I’d certainly call all this a “scramble” (which just sounds so much nicer than “chaos”). And whether or not you’ve already seen and read my blog, I think this column will be of interest to you, as it provides some variation on the topic, with a concise look at the key points of The FSMA Scramble.

But let’s start with the why and the what: Because the rules are complex and interrelated — and, as of this writing, we have not seen any guidance from FDA other than for qualified facilities (those with less than $1m in food sales), much of the industry is scrambling to understand the provisions of the rules and the relevant application in their plants — let alone working to comply. And of all the rules, it seems the one that is most cumbersome is the one for which the deadline is fastest approaching: the preventive controls rule; in particular, the supply-chain and environmental-monitoring requirements, and the shift from HACCP to HARPC. So let’s take a look at those.

THE SUPPLY CHAIN SCRAMBLE. Until I received the call from the citrus packer, I had thought that it shouldn’t be too difficult for an establishment to determine if it is a manufacturer, processor, packer, or holder of food plant under the PC rule for human food (or animal food) or a primary farm under the produce safety rule. As it turns out, the interpretation of those rules and their exemptions is apparently a bit less solid than I had thought. Now, add to that, the need to determine the applicable rule, and know all the applicable provisions, for all your suppliers to verify that they are FSMA compliant — making your supply-chain program compliant. For example, if your supply chain includes any ingredients from a farm (and whose doesn’t?), what do you need to know to verify their compliance?

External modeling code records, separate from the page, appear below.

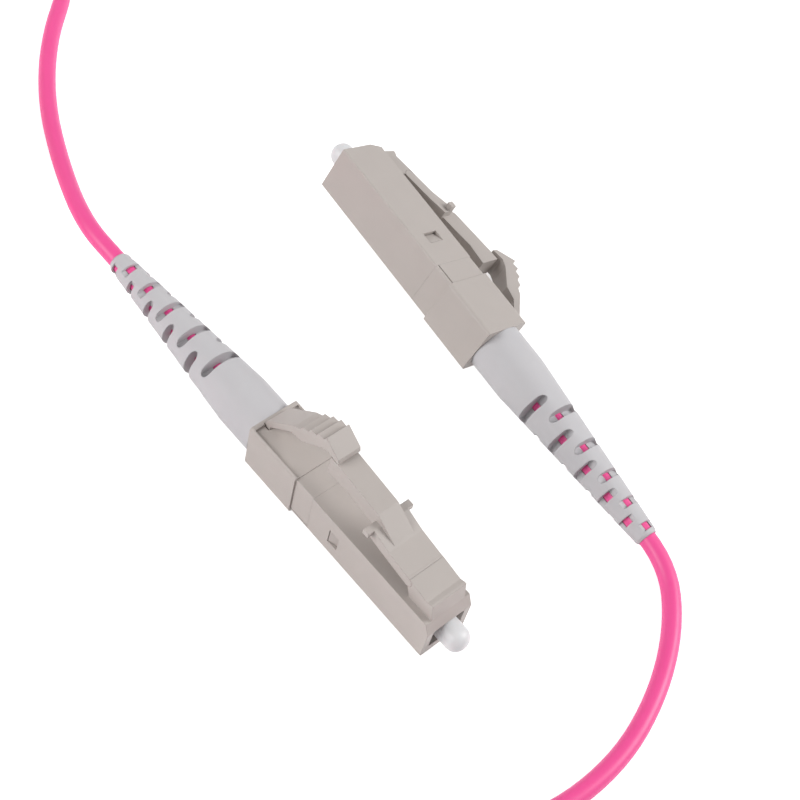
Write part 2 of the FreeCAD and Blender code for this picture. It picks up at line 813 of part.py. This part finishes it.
def slot_row(body, name, plane, indices):
    """Cut every second slot of the boot on both sides of one plane."""
    sketch = new_sketch(body, plane, name, "slot_floor")
    for index in indices:
        half = f"(slot_width - {index} * slot_narrowing) / 2"
        round_ended(sketch, slot_place(index), half, slot_reach(index))
    pocket = body.newObject("PartDesign::Pocket", f"{body.Name}_{name}_pocket")
    pocket.Profile = sketch
    pocket.Reversed = True
    pocket.setExpression("Length", sized("2 * boot_radius"))
    middle = [item for item in body.Origin.OriginFeatures if item.Role == plane][0]
    mirrored = body.newObject("PartDesign::Mirrored", f"{body.Name}_{name}_mirrored")
    mirrored.Originals = [pocket]
    mirrored.MirrorPlane = (middle, [""])
    body.Tip = mirrored
    return mirrored


def boot(name):
    """Slotted strain relief: a head inside the rear shell, a straight root and a long taper."""
    body = new_body(name)
    cable_bore = "cable_radius + boot_cable_gap"
    turned(body, "cone", [
        ("-boot_front", "boot_bore"),
        ("-boot_front", "boot_head"),
        ("-shell_rear", "boot_head"),
        ("-shell_rear", "boot_radius"),
        ("-boot_straight", "boot_radius"),
        ("-boot_end + boot_end_round", "boot_end_radius"),
        ("-boot_end", cable_bore + " + boot_cable_gap"),
        ("-boot_end", cable_bore),
        ("-boot_bore_step", cable_bore),
        ("-boot_bore_step", "boot_bore"),
    ])
    slot_row(body, "upper_slots", "XY_Plane", range(0, SLOTS, 2))
    slot_row(body, "side_slots", "XZ_Plane", range(1, SLOTS, 2))
    return body


PIECES = [
    plug_housing, latch_arm, backbone, rear_body, trigger, ferrule, ferrule_flange, spring,
    fibre, dust_cap, crimp_sleeve, strength_yarn, held_cable, boot,
]


def near_placement():
    """Lie flat: the middle of the rear shell's bottom face is the part's origin."""
    middle = amount("shell_rear") - SIZES["shell_length"] / 2
    turn = FreeCAD.Rotation(FreeCAD.Vector(0, 0, 1), -SIZES["near_yaw"])
    return FreeCAD.Placement(
        turn.multVec(FreeCAD.Vector(middle, 0, amount("shell_floor"))), turn)


def far_placement():
    """Lie on the side: the trigger's crest and the latch tab set the roll, and the nose is raised."""
    across = SIZES["plug_half"] - SIZES["trigger_half"]
    roll = 90 + math.degrees(math.atan2(across, SIZES["trigger_crest_height"] - SIZES["lug_top"]))
    turn = FreeCAD.Rotation(FreeCAD.Vector(0, 0, 1), 180 - SIZES["far_yaw"])
    turn = turn * FreeCAD.Rotation(FreeCAD.Vector(0, 1, 0), -SIZES["far_pitch"])
    turn = turn * FreeCAD.Rotation(FreeCAD.Vector(1, 0, 0), roll)
    crest = FreeCAD.Vector(
        -amount("trigger_crest"), -SIZES["trigger_half"], SIZES["trigger_crest_height"])
    middle = turn.multVec(FreeCAD.Vector(-SIZES["far_reference"], 0, 0))
    base = FreeCAD.Vector(
        SIZES["far_x"] - middle.x,
        SIZES["far_y"] - middle.y,
        SIZES["far_lift"] - turn.multVec(crest).z)
    return FreeCAD.Placement(base, turn)


def rounded_route(points):
    """Join straight runs by tangent arcs, each as large as its two runs allow."""
    edges = []
    radii = []
    start = points[0]
    for before, corner, after in zip(points, points[1:], points[2:]):
        incoming = (corner - before).normalize()
        outgoing = (after - corner).normalize()
        turn = incoming.getAngle(outgoing)
        leg = 0.45 * min((corner - before).Length, (after - corner).Length)
        radius = leg / math.tan(turn / 2)
        radii.append(radius)
        first = corner - incoming * leg
        last = corner + outgoing * leg
        inward = (outgoing - incoming).normalize()
        middle = corner + inward * (radius / math.cos(turn / 2) - radius)
        edges.append(Part.LineSegment(start, first).toShape())
        edges.append(Part.Arc(first, middle, last).toShape())
        start = last
    edges.append(Part.LineSegment(start, points[-1]).toShape())
    return Part.Wire(edges), radii


def cable_tube(name, points):
    """Sweep the cable along its route, and compare its volume with its section and length."""
    path, radii = rounded_route(points)
    radius = SIZES["cable_radius"]
    section = Part.Wire([Part.Circle(points[0], points[1] - points[0], radius).toShape()])
    tube = path.makePipeShell([section], True, True)
    feature = doc.addObject("Part::Feature", name)
    feature.Label = name
    feature.Shape = tube
    feature.Placement = FreeCAD.Placement()
    expected = math.pi * radius ** 2 * path.Length
    print(f"{name}: length {path.Length:.1f}, volume {tube.Volume / expected:.4f} of section x length")
    print(f"{name}: arc radii {[round(value, 1) for value in radii]}")
    if abs(tube.Volume / expected - 1) > 0.01:
        raise RuntimeError(f"{name}: the tube's volume is wrong")
    return feature


def cable_coil(name):
    """The put-away length: one ring of the outer size of the wound turns."""
    body = new_body(name)
    sketch = new_sketch(body, "XZ_Plane", "ring")
    rectangle(sketch, "coil_mid_radius - coil_half_width", "coil_mid_radius + coil_half_width",
              "0", "coil_height")
    ring = body.newObject("PartDesign::Revolution", f"{name}_turned")
    ring.Profile = sketch
    ring.ReferenceAxis = (sketch, ["V_Axis"])
    ring.Angle = 360
    body.setExpression(".Placement.Base.x", sized("coil_x"))
    body.setExpression(".Placement.Base.y", sized("coil_y"))
    return body


def check_document():
    """Stop if any object failed or any piece has no valid shape."""
    doc.recompute()
    for item in doc.Objects:
        if "Invalid" in item.State or "Error" in item.State:
            raise RuntimeError(f"{item.Name} failed: {item.State}")
    for piece in pieces:
        if piece.Shape.isNull() or not piece.Shape.isValid():
            raise RuntimeError(f"{piece.Label} has no valid shape")


pieces = []
near = near_placement()
far = far_placement()
for end, placement in (("a", near), ("b", far)):
    for make in PIECES:
        piece = make(f"{make.__name__}_{end}")
        piece.Placement = placement
        pieces.append(piece)

for name, placement, route in (
        ("cable_a_side", near, NEAR_ROUTE), ("cable_b_side", far, FAR_ROUTE)):
    start = placement.multVec(FreeCAD.Vector(-amount("held_end"), 0, 0))
    pieces.append(cable_tube(name, [start] + [FreeCAD.Vector(*place) for place in route]))
pieces.append(cable_coil("cable_coil"))

check_document()
print("far end at", far.Base, "rotation", far.Rotation.Q)
os.makedirs("parts", exist_ok=True)
for piece in pieces:
    piece.Shape.exportStep(f"parts/{piece.Label}.step")
    box = piece.Shape.BoundBox
    print(f"{piece.Label}: {piece.Shape.Volume:.3f} mm3, {len(piece.Shape.Solids)} solid, "
          f"x {box.XMin:.2f}..{box.XMax:.2f} y {box.YMin:.2f}..{box.YMax:.2f} z {box.ZMin:.2f}..{box.ZMax:.2f}")
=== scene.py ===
"""A simplex fibre patch lead: two small latching connectors and the pink cable between them.

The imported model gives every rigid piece. This script dresses those pieces, draws the cable at
its real length, and sets the floor, the lamps and the camera.
"""
from __future__ import annotations

import json
import logging
import math
from dataclasses import dataclass
from enum import Enum
from typing import ClassVar

import bpy
from mathutils import Matrix, Vector

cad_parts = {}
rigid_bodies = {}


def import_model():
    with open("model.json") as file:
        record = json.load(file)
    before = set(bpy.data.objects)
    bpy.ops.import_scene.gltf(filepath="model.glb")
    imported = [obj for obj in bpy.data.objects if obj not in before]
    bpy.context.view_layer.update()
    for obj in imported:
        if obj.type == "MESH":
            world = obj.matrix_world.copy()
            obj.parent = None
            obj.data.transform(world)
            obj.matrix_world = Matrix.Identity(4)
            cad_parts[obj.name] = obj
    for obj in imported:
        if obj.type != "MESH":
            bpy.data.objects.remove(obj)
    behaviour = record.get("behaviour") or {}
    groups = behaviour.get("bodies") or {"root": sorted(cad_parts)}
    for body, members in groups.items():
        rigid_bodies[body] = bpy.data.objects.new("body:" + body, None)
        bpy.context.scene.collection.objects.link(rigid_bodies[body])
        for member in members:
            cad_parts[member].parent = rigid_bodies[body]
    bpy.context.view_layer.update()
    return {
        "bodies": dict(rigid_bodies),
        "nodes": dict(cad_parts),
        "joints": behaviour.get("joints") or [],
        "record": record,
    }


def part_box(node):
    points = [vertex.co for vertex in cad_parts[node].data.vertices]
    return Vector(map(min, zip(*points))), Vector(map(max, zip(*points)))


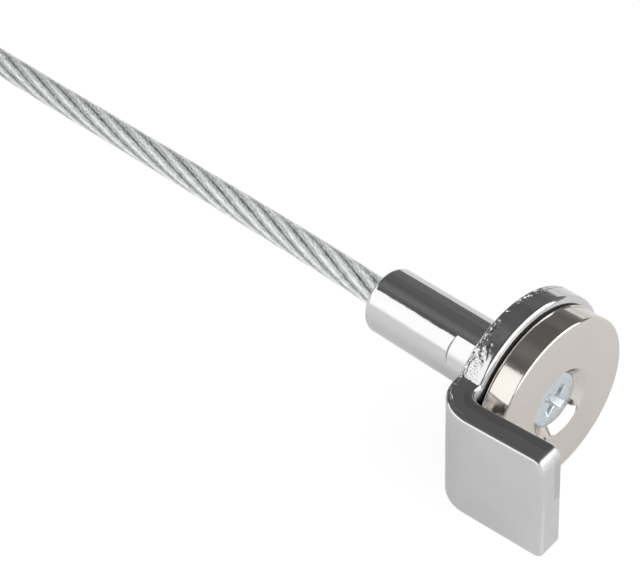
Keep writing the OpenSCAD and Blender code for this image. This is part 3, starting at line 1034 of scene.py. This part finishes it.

FDA seems to acknowledge this itself in its establishing of separate compliance dates for supply-chain provisions “so that a food facility will not be required to comply with the supply-chain program provisions before its supplier is required to comply with the preventive controls for human food rule or the produce safety rule.” And in its exemptions based on downstream activity: “A facility will not be required to implement a preventive control when an identified hazard will be controlled by a subsequent entity such as a customer or other processor.”

So now, you not only need to figure out what applies in your facility, but how the activities of your upstream and downstream chain impact it. While FDA’s comments make sense, they still cause quite a scramble for facilities attempting to get everything in line before the due dates hit — and FDA arrives at the door to inspect against the new rules.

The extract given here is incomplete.